Cumhurbaşkanı Erdoğan: 'İstanbul'un kıymetini bilemedik'

A
A
A
Cumhurbaşkanı Erdoğan: 'İstanbul'un kıymetini bilemedik'

Cumhurbaşkanı Erdoğan, "Kadim şehirlerin en önemli güzelliği, ana karakterlerini kaybetmeden yeniyi bünyelerinde eritmesi, özlerinden katarak yeniden yoğurmasıdır. İstanbul bu açıdan gerçekten müstesna bir şehirdir. Ama biz bu şehrin kıymetini bilmedik" dedi.
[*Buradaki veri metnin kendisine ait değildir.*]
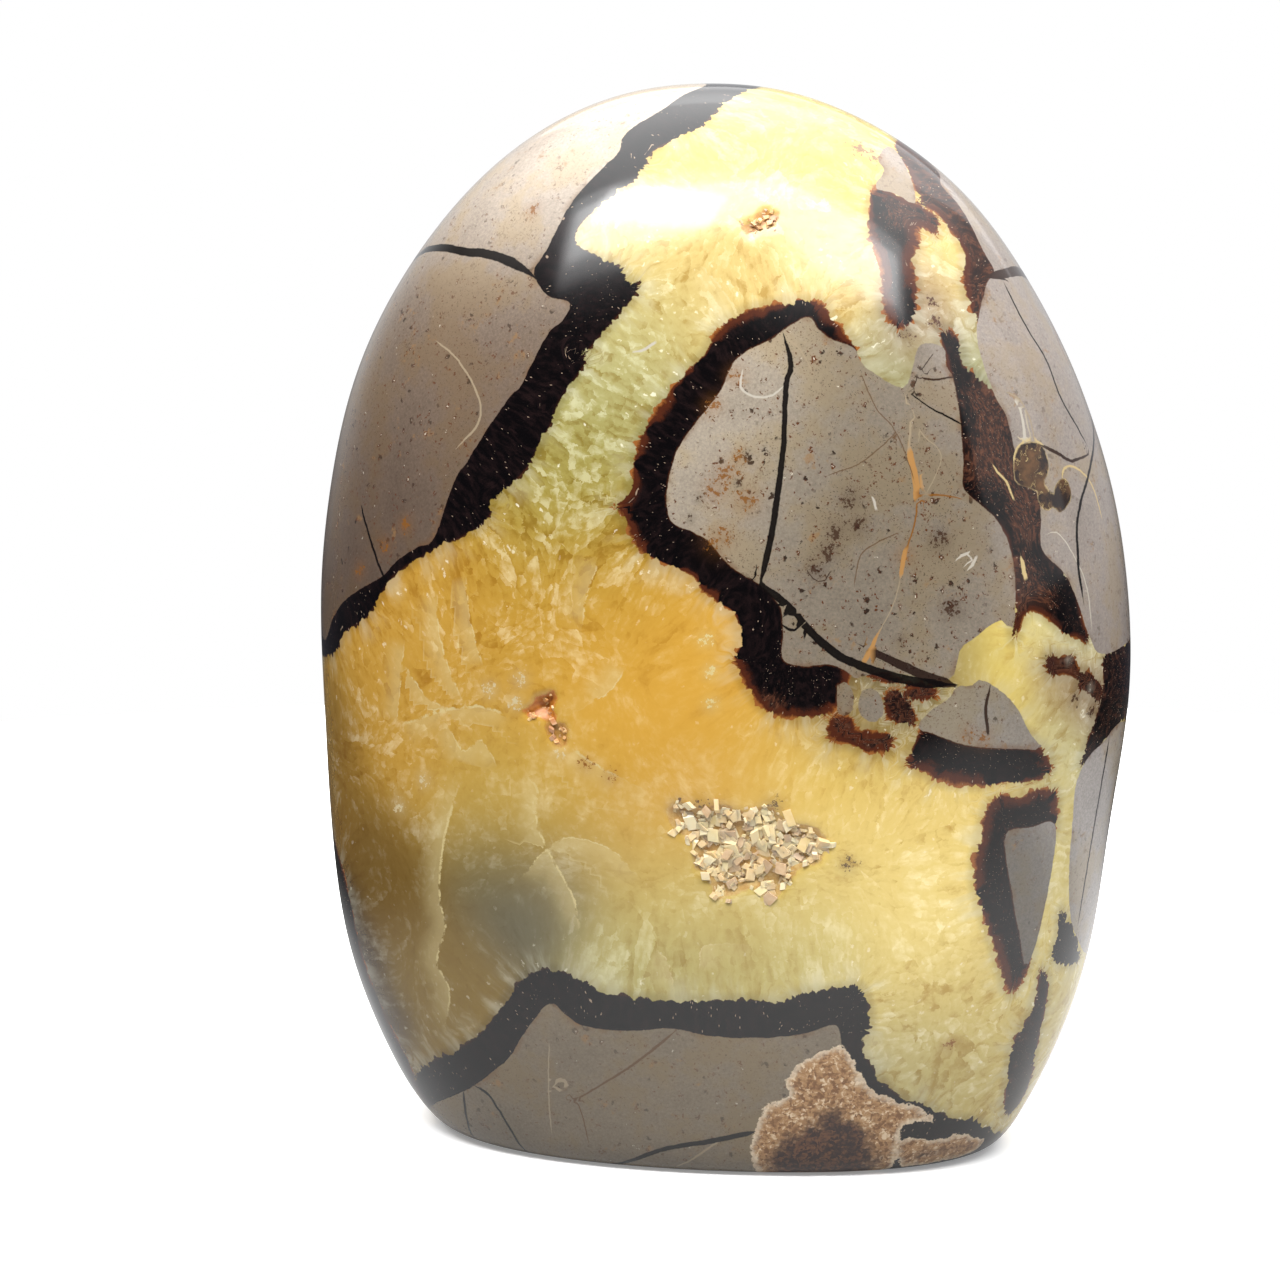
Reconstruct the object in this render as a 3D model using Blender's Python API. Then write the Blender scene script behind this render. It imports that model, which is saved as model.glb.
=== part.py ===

Cumhurbaşkanlığı himayesinde ve Esenler Belediyesi'nin ev sahipliğinde gerçekleştirilen Uluslararası Şehir ve Sivil Toplum Kuruluşları Zirvesi Cumhurbaşkanı Recep Tayyip Erdoğan'ın katılımıyla devam etti. Yıldız Teknik Üniversitesi Davutpaşa Kongre ve Kültür Merkezi'nde gerçekleştirilen zirveye, Erdoğan'ın yanı sıra, AK Parti Genel Başkan Yardımcısı Ravza Kavakçı Kan, AK Parti İstanbul Milletvekili ve MKYK üyesi Burhan Kuzu, İstanbul Valisi Vasip Şahin, Esenler Belediye Başkanı Mehmet Tevfik Göksu, zirvenin kurulu üyeleri ile yerel ve uluslararası sivil toplum kuruluşları temsilcileri ve çok sayıda akademisyen katıldı. Şehir ve insan hayatına yönelik çalışmalar yürüten sivil toplum kuruluşların iş birliğinin artması amacıyla gerçekleşen zirvede Cumhurbaşkanı Recep Tayyip Erdoğan konuştu. 60 ülkeden 192 sivil toplum kuruluşunun katıldığı zirvede konuşan Erdoğan, şehrin önemine değinerek, "Şehir sadece mekan değildir. Şehir bunun ötesinde insanın hayata kendine ve etrafındaki tüm varlıklara dair tasavvurunu tecessüm etmiş halidir. Şehirler bir medeniyetin kurucu unsuru olmuştur. Medeniyet şehirdir. Şehir de Medinedir. Medine 14 asırlık tarihi boyuncu islam medeniyetinin sembol şehri olmuştur. Batı medeniyetine baktığımızda ise kurucu şehir misyonunun Atina ve Roma üstlendiğini görürüz .Bu iki medeniyet arasındaki farka baktığımızda İslam medeniyetinde yaratıcı ile yaratılan arasındaki ilişki doğrudan şehre yansırken, batıda daha çok çatışma üzerinden şekillenmiştir. Tevhid yani vahdet birlik ve bütün tüm İslam şehirlerin alameti farikasıdır. Medine'de çarşı ile cami, medrese ile pazar yeri ölümle hayat bir bütündür. Şehrin merkezinin mabedler, ulu camiler oluşturur. İslam şehirlerinde ihtişam ile sadelik, vakar ile tevazu yeni ile eski dünya ile ahiret iç içedir ve bir aradadır" dedi. 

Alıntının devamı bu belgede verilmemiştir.